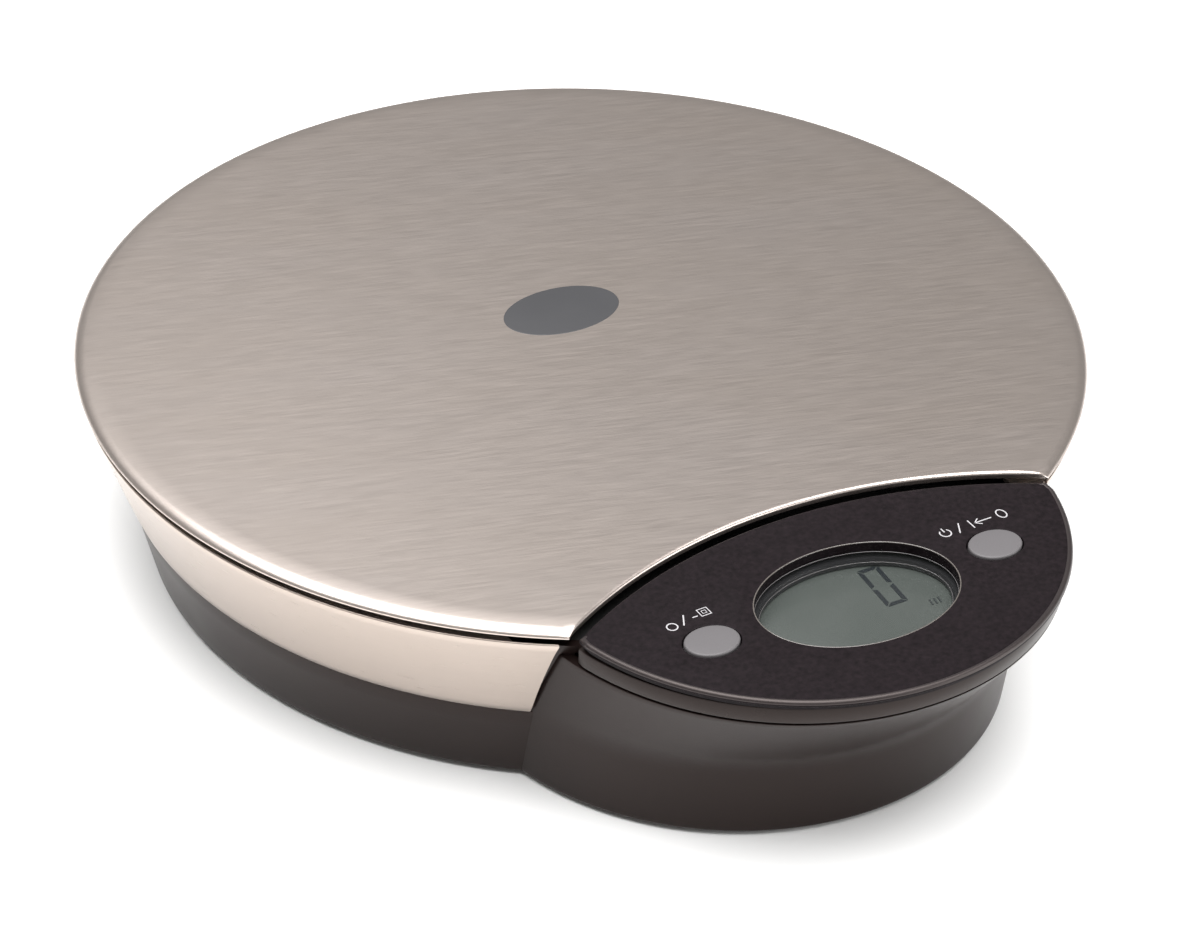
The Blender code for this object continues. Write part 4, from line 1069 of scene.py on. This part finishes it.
def battery_door():
    """The battery door: a rounded plate with its hinge knuckle, a snap tongue and a ribbed finger grip."""
    half = DOOR_THICKNESS / 2
    bottom = DOOR_HINGE_Z - half
    low = (-DOOR_HALF_WIDTH, DOOR_FRONT_Y, bottom)
    high = (DOOR_HALF_WIDTH, DOOR_HINGE_Y, DOOR_HINGE_Z + half)
    door = block("battery_cover", low, high, 0.0004)
    knuckle_x = DOOR_HALF_WIDTH - 0.0005
    ends = [(side * knuckle_x, DOOR_HINGE_Y, DOOR_HINGE_Z) for side in (-1, 1)]
    tongue_x, tongue_top = 0.006, 0.0048
    tongue_low = (-tongue_x, DOOR_FRONT_Y + 0.0019, DOOR_HINGE_Z)
    tongue_high = (tongue_x, DOOR_FRONT_Y + 0.0027, tongue_top)
    fused(door, rod("knuckle", half, *ends), block("tongue", tongue_low, tongue_high))
    first, pitch, width, depth = DOOR_FRONT_Y + 0.0042, 0.0013, 0.0006, 0.0003
    grooves = []
    for i in range(6):
        y = first + pitch * i
        reach = 0.0075 - 0.0009 * i
        grooves.append(block("groove", (-reach, y, 0.0), (reach, y + width, bottom + depth)))
    cut(door, joined("grooves", grooves))
    smooth(door)
    finished(door, "housing_plastic", HOUSING, "battery_door", body="door")


# ---------------- power

def battery(number, y, sign):
    """A cell: a printed jacket between two plated ends, with a nub at one."""
    half = BATTERY_LENGTH / 2
    radius = BATTERY_RADIUS
    shoulder = half - 0.0008
    seam = half * 0.45
    fine = 0.0001
    jacket = [
        (radius - 0.0009, shoulder - fine / 2),
        (radius - 0.0003, shoulder - fine),
        (radius, shoulder - 0.0005),
        (radius, seam + fine),
        (radius - 0.00003, seam),
        (radius, seam - fine),
        (radius, -half + 0.0005),
        (radius - 0.0003, -half + fine),
        (radius - 0.0009, -half + fine / 2),
    ]
    rim = radius - 0.0010
    top = [(rim, shoulder - 0.0003), (rim, shoulder), (0.0021, shoulder), (0.0019, shoulder + 0.0002)]
    top += [(0.0019, half - 0.0002), (0.0016, half), (0.0005, half)]
    bottom = [(0.0005, -half + fine), (0.0030, -half + fine), (0.0032, -half), (rim, -half)]
    bottom.append((rim, -half + 0.0004))
    caps = [turned("cell_top", top), turned("cell_bottom", bottom)]
    body = turned(f"cell_jacket_{number}", jacket, steps=64)
    ends = joined(f"cell_ends_{number}", caps)
    for piece in (body, ends):
        piece.data.transform(Matrix.Rotation(sign * pi / 2, 4, "Y"))
        piece.location = (0.0, y + AXIS_Y, BATTERY_Z)
        smooth(piece)
    finished(body, "battery_label", JACKET, f"battery_{number}")
    finished(ends, "contact_metal", CONTACT)


def coil(number, y, sign):
    """A tapered coil spring between a contact plate and its cell."""
    turns, wire = 4, 0.00032
    start = CONTACT_X - GAP
    reach = CONTACT_X - BATTERY_LENGTH / 2 - 2 * GAP
    wide, narrow = 0.0034, 0.0021
    steps = 24 * turns
    points = []
    for i in range(steps + 1):
        share = i / steps
        angle = 2 * pi * turns * share
        radius = wide + (narrow - wide) * share
        along = wire + (reach - 2 * wire) * share
        points.append((sign * (start - along), y + radius * cos(angle), BATTERY_Z + radius * sin(angle)))
    spring = tube(f"cell_spring_{number}", points, wire)
    finished(spring, "contact_metal", CONTACT, f"contact_spring_{number}")


def tube(name, points, radius):
    """A round wire through points."""
    path = [Vector(point) for point in points]
    side = (path[1] - path[0]).normalized().orthogonal()
    loops = []
    for i, place in enumerate(path):
        tangent = (path[min(i + 1, len(path) - 1)] - path[max(i - 1, 0)]).normalized()
        side = (side - side.dot(tangent) * tangent).normalized()
        across = tangent.cross(side)
        loops.append([place + radius * (cos(a) * side + sin(a) * across) for a in full_turn(12)])
    return smooth(skin(name, loops), 60)


# ---------------- materials

PLATTER_STEEL = brushed_steel(
    "platter_steel", (0.522, 0.464, 0.432), 0.34, 0.04, 0.028, (1.0, 0.985, 0.96), 0.000003, radians(-17)
)
SKIRT_STEEL = brushed_steel(
    "skirt_steel", (0.436, 0.374, 0.334), 0.30, 0.018, 0.025, (1.0, 0.99, 0.97), 0.0000006, band=True
)
EMBLEM_DARK = moulded("emblem_slate", (0.036, 0.036, 0.039), 0.40, 2600.0, 0.000004, 0.06)
WARM_GLOSS = (1.0, 0.87, 0.83)
HOUSING = moulded(
    "housing_charcoal", (0.0115, 0.0070, 0.0062), 0.31, 1700.0, 0.000012, 0.08, 0.20, WARM_GLOSS
)
BAND = moulded(
    "band_charcoal", (0.0130, 0.0088, 0.0080), 0.30, 1700.0, 0.000010, 0.06, 0.22, WARM_GLOSS
)
PANEL = moulded("panel_black", (0.0080, 0.0055, 0.0066), 0.40, 900.0, 0.000020, 0.25, 0.09, speckle=0.60)
LIP = moulded("panel_lip", (0.0110, 0.0085, 0.0092), 0.42, 1900.0, 0.000004, 0.06, 0.55, WARM_GLOSS)
# Much lighter than the black plastic round them: painted highlights on the window's rim and on the lens's
# and the mask's edges.
RIM_PAINTED_HIGHLIGHT = moulded("rim_painted_highlight", (0.090, 0.078, 0.070), 0.16, 900.0, 0.000002, 0.04, 1.0)
EDGE_PAINTED_HIGHLIGHT = moulded("edge_painted_highlight", (0.110, 0.102, 0.104), 0.20, 900.0, 0.000002, 0.04, 0.9)
MASK = moulded("mask_black", (0.020, 0.019, 0.021), 0.30, 1500.0, 0.000004, 0.05)
KEY = moulded("key_grey", (0.095, 0.089, 0.0925), 0.46, 2200.0, 0.000006, 0.03, 0.4)
RUBBER = moulded("foot_rubber", (0.016, 0.016, 0.016), 0.82, 1400.0, 0.00003, 0.12)
PRINT = moulded("print_white", (0.36, 0.35, 0.36), 0.5, 2400.0, 0.000002, 0.04)
INK = moulded("display_ink", (0.010, 0.013, 0.016), 0.30, 1200.0, 0.000001, 0.05)
INK_FAINT = moulded("display_ink_faint", (0.026, 0.031, 0.032), 0.30, 1200.0, 0.000001, 0.05)
JACKET = moulded("cell_jacket", (0.040, 0.120, 0.060), 0.28, 500.0, 0.000003, 0.05)
CARRIER = moulded("carrier_black", (0.040, 0.040, 0.040), 0.55, 1300.0, 0.00002)
HOLDER = moulded("holder_white", (0.70, 0.70, 0.68), 0.50, 1300.0, 0.00001, 0.04)
SILICONE = moulded("gauge_silicone", (0.84, 0.84, 0.82), 0.60, 500.0, 0.00004, 0.03)
FOAM = moulded("pad_foam", (0.72, 0.71, 0.66), 0.92, 1800.0, 0.00006, 0.08)
CONNECTOR = moulded("connector_rubber", (0.42, 0.40, 0.38), 0.70, 1800.0, 0.00002)
RESIN = moulded("chip_resin", (0.012, 0.012, 0.012), 0.25, 300.0, 0.00004)
WHITE_WIRE = moulded("wire_white", (0.78, 0.78, 0.76), 0.50, 900.0, 0.000005, 0.03)
RED_WIRE = moulded("wire_red", (0.50, 0.030, 0.022), 0.42, 900.0, 0.000005, 0.05)
BLACK_WIRE = moulded("wire_black", (0.020, 0.020, 0.020), 0.42, 900.0, 0.000005, 0.05)
CLEAR = clear_acrylic("clear_acrylic")
LCD = display_grey("display_grey")
BOARD = board_green("board_green")
FLANGE_STEEL = metal("flange_steel", (0.46, 0.39, 0.35), 0.55)
FASTENER = metal("fastener_zinc", (0.56, 0.55, 0.51), 0.34)
CONTACT = metal("contact_nickel", (0.70, 0.68, 0.64), 0.26)
ALUMINIUM = metal("cell_aluminium", (0.76, 0.76, 0.77), 0.36, 1500.0)
SWITCH = metal("switch_tin", (0.52, 0.52, 0.51), 0.32)

NODE_MATERIALS = (
    (CARRIER, "deck_cover", "platter_carrier", "units_plunger", "tare_plunger"),
    (ALUMINIUM, "load_cell"),
    (SILICONE, "gauge_cover"),
    (FASTENER, "cell_foot_block", "cell_head_block"),
    (HOLDER, "display_holder"),
    (CONNECTOR, "connector_strip_front", "connector_strip_back"),
    (BOARD, "circuit_board"),
    (RESIN, "controller_chip"),
    (SWITCH, "units_switch", "tare_switch"),
    (CONTACT, "bridge_contact", "positive_contact", "negative_contact"),
    (WHITE_WIRE, "load_cell_cable"),
    (RED_WIRE, "positive_lead"),
    (BLACK_WIRE, "negative_lead"),
    (FOAM, *(f"platter_pad_{i}" for i in range(1, 5))),
)


def dress_nodes():
    """Gives each CAD node that stays its own node material."""
    for material, *names in NODE_MATERIALS:
        for name in names:
            mesh = NODES[name].data
            mesh.materials.clear()
            mesh.materials.append(material)


# ---------------- floor, light and camera

def stage():
    """A pale seamless floor."""
    bm = bmesh.new()
    bmesh.ops.create_grid(bm, x_segments=1, y_segments=1, size=6.0)
    floor = bpy.data.objects.new("floor", mesh_from(bm, "floor"))
    bpy.context.scene.collection.objects.link(floor)
    made = Nodes("floor_paper")
    cloud = made.noise(made.place(), 6.0, 2.0)
    paper = made.ramp(cloud, (0.3, (0.90, 0.90, 0.895)), (0.7, (0.92, 0.92, 0.915)))
    made.set(Base_Color=paper, Roughness=0.9)
    floor.data.materials.append(made.material)


def softbox(name, at, aim, size, watts):
    data = bpy.data.lights.new(name, "AREA")
    data.shape = "RECTANGLE"
    data.size, data.size_y = size
    data.energy = watts
    light = bpy.data.objects.new(name, data)
    light.location = at
    light.rotation_mode = "QUATERNION"
    light.rotation_quaternion = (Vector(aim) - Vector(at)).to_track_quat("-Z", "Y")
    bpy.context.scene.collection.objects.link(light)


def lights():
    """Soft light from above, the right and behind, and the world's even light."""
    middle = (0.0, 0.0, 0.0)
    softbox("overhead", (-0.10, -0.07, 1.30), middle, (1.6, 1.4), 48.5)
    softbox("right_side", (0.80, -0.90, 0.35), (0.05, -0.10, 0.0), (0.7, 0.4), 6.0)
    softbox("back_left", (-0.05, 0.70, 1.00), middle, (1.0, 0.7), 1.6)
    world = bpy.data.worlds.new("studio")
    bpy.context.scene.world = world
    world.use_nodes = True
    background = world.node_tree.nodes["Background"]
    background.inputs["Color"].default_value = (1.0, 0.99, 0.975, 1.0)
    background.inputs["Strength"].default_value = 0.38


def camera():
    """The camera, looking down on the scale from its front left."""
    azimuth, elevation, roll = radians(-31.28), radians(34.51), radians(1.53)
    aim, distance = Vector((-0.02266, -0.03087, HEIGHT)), 0.8044
    back = Vector((sin(azimuth) * cos(elevation), -cos(azimuth) * cos(elevation), sin(elevation)))
    level = Vector((cos(azimuth), sin(azimuth), 0.0))
    upright = back.cross(level)
    right = cos(roll) * level + sin(roll) * upright
    up = cos(roll) * upright - sin(roll) * level
    data = bpy.data.cameras.new("camera")
    data.sensor_width = 36.0
    data.lens = 116.46
    obj = bpy.data.objects.new("camera", data)
    turn = Matrix((right, up, back)).transposed().to_4x4()
    obj.matrix_world = Matrix.Translation(aim + distance * back) @ turn
    bpy.context.scene.collection.objects.link(obj)
    bpy.context.scene.camera = obj


# ---------------- everything

def build():
    platter()
    emblem()
    skirt()
    skirt_flange()
    base_housing()
    panel_frame()
    control_panel()
    panel_lip()
    painted_highlight_rings()
    display_lens()
    display_bezel()
    display_glass()
    digit()
    unit_mark()
    for name, sign in (("units", -1), ("tare", 1)):
        button(name, sign)
    units_marks()
    tare_marks()
    for i, at in enumerate(FEET, 1):
        foot(i, at)
    screws()
    battery_door()
    for i, (y, sign) in enumerate(zip(BATTERY_YS, (1, -1)), 1):
        battery(i, y, sign)
        coil(i, y, -sign)
    dress_nodes()


bpy.context.scene.view_settings.view_transform = "Standard"
build()
stage()
lights()
camera()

------------------------------------

◆ GIVEN TASK:
Return the opening line of the data and every line after it through the line containing "# ---------------- power", please, exactly as written and with nothing added.

◆ OUTPUT OF THE EXERCISE:
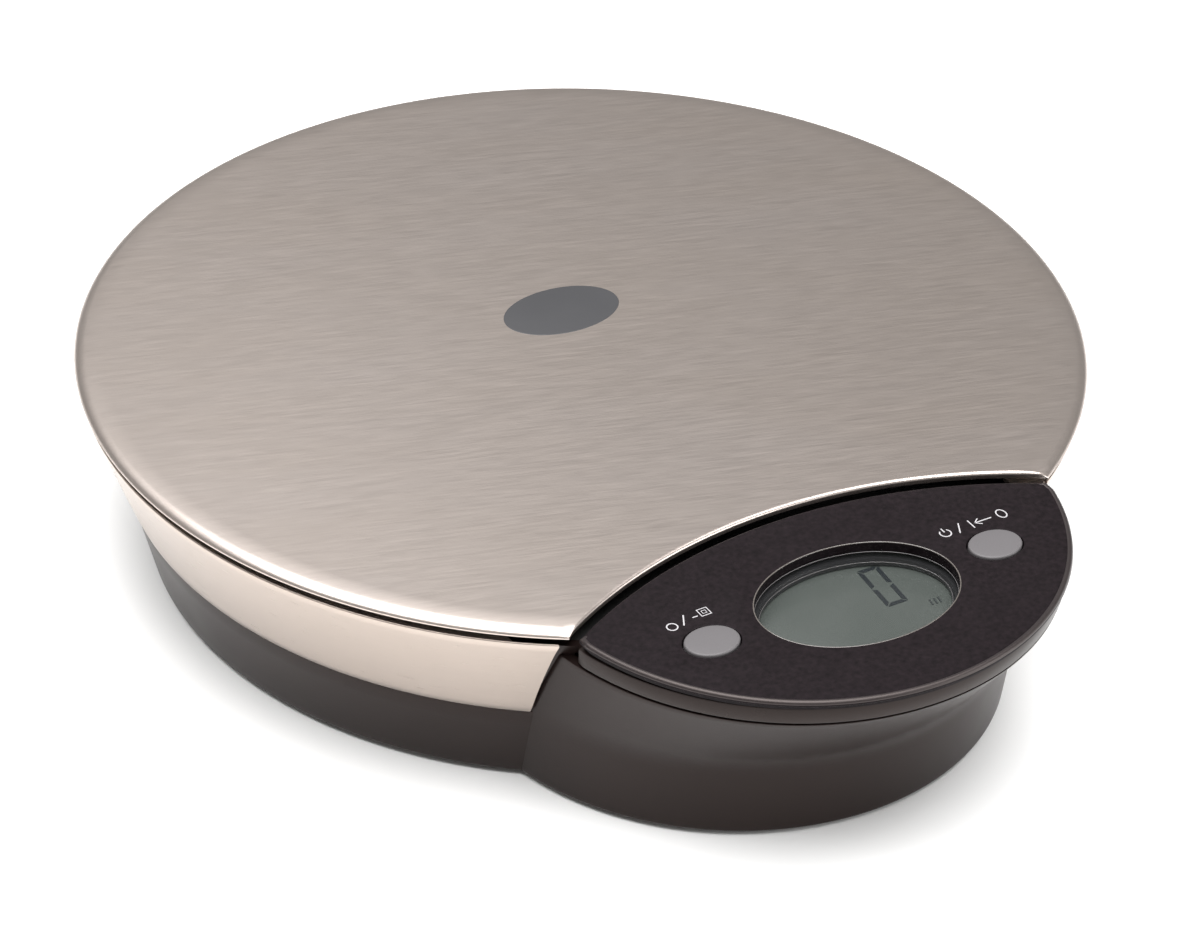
The Blender code for this object continues. Write part 4, from line 1069 of scene.py on. This part finishes it.
def battery_door():
    """The battery door: a rounded plate with its hinge knuckle, a snap tongue and a ribbed finger grip."""
    half = DOOR_THICKNESS / 2
    bottom = DOOR_HINGE_Z - half
    low = (-DOOR_HALF_WIDTH, DOOR_FRONT_Y, bottom)
    high = (DOOR_HALF_WIDTH, DOOR_HINGE_Y, DOOR_HINGE_Z + half)
    door = block("battery_cover", low, high, 0.0004)
    knuckle_x = DOOR_HALF_WIDTH - 0.0005
    ends = [(side * knuckle_x, DOOR_HINGE_Y, DOOR_HINGE_Z) for side in (-1, 1)]
    tongue_x, tongue_top = 0.006, 0.0048
    tongue_low = (-tongue_x, DOOR_FRONT_Y + 0.0019, DOOR_HINGE_Z)
    tongue_high = (tongue_x, DOOR_FRONT_Y + 0.0027, tongue_top)
    fused(door, rod("knuckle", half, *ends), block("tongue", tongue_low, tongue_high))
    first, pitch, width, depth = DOOR_FRONT_Y + 0.0042, 0.0013, 0.0006, 0.0003
    grooves = []
    for i in range(6):
        y = first + pitch * i
        reach = 0.0075 - 0.0009 * i
        grooves.append(block("groove", (-reach, y, 0.0), (reach, y + width, bottom + depth)))
    cut(door, joined("grooves", grooves))
    smooth(door)
    finished(door, "housing_plastic", HOUSING, "battery_door", body="door")


# ---------------- power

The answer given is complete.